===== Data supplied =====

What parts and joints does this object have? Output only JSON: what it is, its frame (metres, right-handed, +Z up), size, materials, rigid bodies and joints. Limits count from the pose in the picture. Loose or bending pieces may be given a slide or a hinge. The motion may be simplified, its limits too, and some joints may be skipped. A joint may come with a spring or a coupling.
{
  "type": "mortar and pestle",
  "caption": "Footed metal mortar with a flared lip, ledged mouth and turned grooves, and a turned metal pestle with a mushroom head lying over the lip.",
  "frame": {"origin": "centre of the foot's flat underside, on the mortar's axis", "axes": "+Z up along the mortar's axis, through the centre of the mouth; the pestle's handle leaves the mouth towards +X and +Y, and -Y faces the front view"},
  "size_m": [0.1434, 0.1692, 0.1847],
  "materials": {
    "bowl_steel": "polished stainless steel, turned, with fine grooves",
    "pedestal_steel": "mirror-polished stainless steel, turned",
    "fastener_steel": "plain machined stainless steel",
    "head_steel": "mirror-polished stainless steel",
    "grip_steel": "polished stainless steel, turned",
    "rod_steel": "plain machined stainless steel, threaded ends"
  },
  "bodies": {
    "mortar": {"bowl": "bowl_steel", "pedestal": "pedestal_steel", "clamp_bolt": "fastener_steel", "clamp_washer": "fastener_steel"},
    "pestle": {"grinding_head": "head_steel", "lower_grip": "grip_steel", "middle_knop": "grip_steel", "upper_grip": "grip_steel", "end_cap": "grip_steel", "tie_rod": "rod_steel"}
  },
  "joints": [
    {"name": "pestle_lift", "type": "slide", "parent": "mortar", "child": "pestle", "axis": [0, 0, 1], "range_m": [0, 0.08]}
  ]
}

=====
===== Data supplied =====

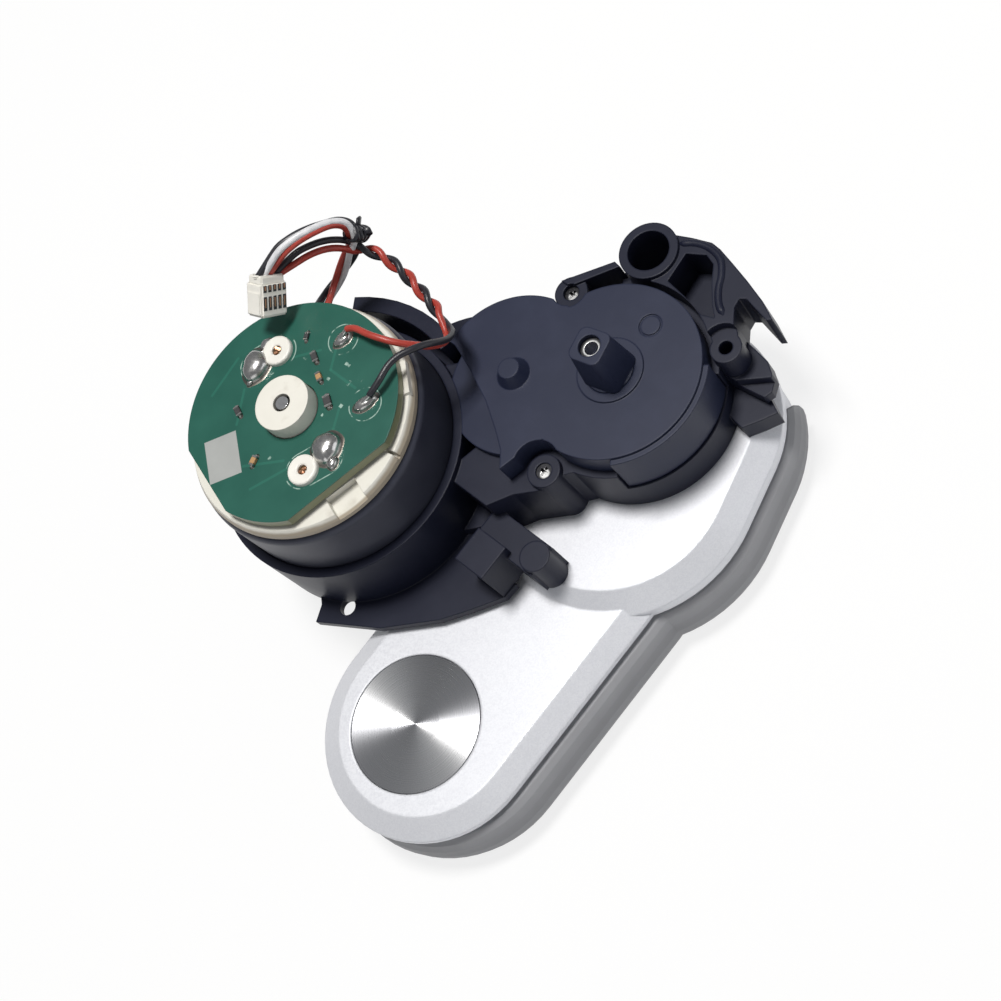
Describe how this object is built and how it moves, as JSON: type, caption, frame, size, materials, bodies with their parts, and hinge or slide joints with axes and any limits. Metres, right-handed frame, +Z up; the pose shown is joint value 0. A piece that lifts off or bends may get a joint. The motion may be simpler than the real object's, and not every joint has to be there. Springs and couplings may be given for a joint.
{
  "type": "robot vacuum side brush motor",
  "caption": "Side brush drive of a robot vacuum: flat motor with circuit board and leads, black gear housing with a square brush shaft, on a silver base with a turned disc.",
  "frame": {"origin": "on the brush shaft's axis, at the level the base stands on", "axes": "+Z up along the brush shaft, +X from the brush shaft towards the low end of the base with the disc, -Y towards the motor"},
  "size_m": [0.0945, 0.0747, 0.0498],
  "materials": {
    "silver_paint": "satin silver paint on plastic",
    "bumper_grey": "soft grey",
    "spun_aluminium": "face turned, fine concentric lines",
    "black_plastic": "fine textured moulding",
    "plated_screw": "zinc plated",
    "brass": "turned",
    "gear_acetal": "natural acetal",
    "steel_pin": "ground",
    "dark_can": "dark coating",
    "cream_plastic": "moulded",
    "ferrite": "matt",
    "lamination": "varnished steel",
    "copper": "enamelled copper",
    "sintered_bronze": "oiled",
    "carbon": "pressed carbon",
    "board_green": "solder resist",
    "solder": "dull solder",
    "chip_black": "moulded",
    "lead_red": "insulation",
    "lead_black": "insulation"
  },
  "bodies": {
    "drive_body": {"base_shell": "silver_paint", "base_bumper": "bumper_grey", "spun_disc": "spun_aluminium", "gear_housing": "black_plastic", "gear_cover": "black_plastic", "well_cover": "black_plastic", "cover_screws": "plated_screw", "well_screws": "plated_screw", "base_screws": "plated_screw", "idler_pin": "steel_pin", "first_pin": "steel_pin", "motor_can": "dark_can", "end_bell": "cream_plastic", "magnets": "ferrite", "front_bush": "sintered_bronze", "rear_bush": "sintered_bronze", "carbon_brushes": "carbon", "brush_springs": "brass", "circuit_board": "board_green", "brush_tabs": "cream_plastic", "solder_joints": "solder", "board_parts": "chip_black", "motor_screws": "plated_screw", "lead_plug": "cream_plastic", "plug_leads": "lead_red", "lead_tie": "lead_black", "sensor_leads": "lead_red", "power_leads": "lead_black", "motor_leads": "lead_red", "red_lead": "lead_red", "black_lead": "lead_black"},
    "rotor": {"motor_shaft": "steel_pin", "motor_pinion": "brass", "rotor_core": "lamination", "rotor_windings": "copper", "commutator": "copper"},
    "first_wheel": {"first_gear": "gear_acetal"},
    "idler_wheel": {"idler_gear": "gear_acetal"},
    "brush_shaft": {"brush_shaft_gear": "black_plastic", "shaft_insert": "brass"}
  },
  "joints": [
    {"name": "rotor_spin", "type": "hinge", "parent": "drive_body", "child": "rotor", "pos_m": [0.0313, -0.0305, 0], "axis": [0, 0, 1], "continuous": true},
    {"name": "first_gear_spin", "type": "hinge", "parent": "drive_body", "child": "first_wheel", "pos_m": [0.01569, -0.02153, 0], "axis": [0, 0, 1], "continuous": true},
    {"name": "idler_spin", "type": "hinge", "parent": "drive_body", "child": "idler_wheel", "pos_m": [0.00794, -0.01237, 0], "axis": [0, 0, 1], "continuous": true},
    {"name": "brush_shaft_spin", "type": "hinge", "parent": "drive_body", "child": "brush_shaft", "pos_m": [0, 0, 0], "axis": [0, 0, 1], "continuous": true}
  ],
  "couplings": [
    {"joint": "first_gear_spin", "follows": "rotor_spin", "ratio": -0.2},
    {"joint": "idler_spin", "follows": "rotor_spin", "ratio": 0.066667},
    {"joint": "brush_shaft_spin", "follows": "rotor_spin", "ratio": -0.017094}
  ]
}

=====
===== Data supplied =====

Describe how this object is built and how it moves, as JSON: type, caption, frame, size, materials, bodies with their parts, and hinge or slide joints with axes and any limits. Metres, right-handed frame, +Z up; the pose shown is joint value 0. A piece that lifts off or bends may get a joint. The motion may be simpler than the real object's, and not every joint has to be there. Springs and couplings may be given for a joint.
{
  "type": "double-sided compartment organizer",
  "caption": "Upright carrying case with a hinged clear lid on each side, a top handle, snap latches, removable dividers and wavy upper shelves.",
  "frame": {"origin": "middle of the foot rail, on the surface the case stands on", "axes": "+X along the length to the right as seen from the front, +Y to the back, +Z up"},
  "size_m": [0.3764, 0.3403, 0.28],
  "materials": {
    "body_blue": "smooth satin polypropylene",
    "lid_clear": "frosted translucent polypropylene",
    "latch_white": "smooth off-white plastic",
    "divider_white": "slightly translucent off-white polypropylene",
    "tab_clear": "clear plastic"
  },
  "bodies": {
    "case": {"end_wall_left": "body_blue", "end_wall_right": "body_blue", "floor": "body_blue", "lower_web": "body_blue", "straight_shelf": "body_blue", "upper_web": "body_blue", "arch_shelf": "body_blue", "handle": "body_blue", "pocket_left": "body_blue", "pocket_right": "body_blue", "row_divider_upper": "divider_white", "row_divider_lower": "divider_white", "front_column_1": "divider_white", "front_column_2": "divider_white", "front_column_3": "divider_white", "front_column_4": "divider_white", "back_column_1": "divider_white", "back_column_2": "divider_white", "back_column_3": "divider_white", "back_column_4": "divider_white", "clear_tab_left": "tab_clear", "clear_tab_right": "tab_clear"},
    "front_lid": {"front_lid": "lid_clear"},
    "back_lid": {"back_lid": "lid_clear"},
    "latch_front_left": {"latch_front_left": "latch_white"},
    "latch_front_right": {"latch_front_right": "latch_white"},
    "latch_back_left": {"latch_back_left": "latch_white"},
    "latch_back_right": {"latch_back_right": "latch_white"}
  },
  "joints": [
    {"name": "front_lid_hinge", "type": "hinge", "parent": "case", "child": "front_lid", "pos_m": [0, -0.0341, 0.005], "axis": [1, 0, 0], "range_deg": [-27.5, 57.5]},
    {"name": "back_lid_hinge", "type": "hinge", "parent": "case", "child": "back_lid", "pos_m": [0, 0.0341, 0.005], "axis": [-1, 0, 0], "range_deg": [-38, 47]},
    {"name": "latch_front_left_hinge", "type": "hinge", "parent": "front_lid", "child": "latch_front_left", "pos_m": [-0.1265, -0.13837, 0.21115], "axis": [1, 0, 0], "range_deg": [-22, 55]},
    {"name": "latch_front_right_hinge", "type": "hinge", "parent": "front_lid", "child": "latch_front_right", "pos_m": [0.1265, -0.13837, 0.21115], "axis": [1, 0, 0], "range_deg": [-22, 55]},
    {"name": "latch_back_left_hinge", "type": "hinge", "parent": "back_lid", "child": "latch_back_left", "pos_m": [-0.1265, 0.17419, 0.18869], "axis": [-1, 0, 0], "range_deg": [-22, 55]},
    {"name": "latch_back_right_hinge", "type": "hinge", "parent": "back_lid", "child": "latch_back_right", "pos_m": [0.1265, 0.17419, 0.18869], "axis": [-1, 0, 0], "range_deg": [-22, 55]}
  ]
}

=====

Required work ->
Reply with one number: the count of lines in the entries that include the word "caption".

Written answer ->
5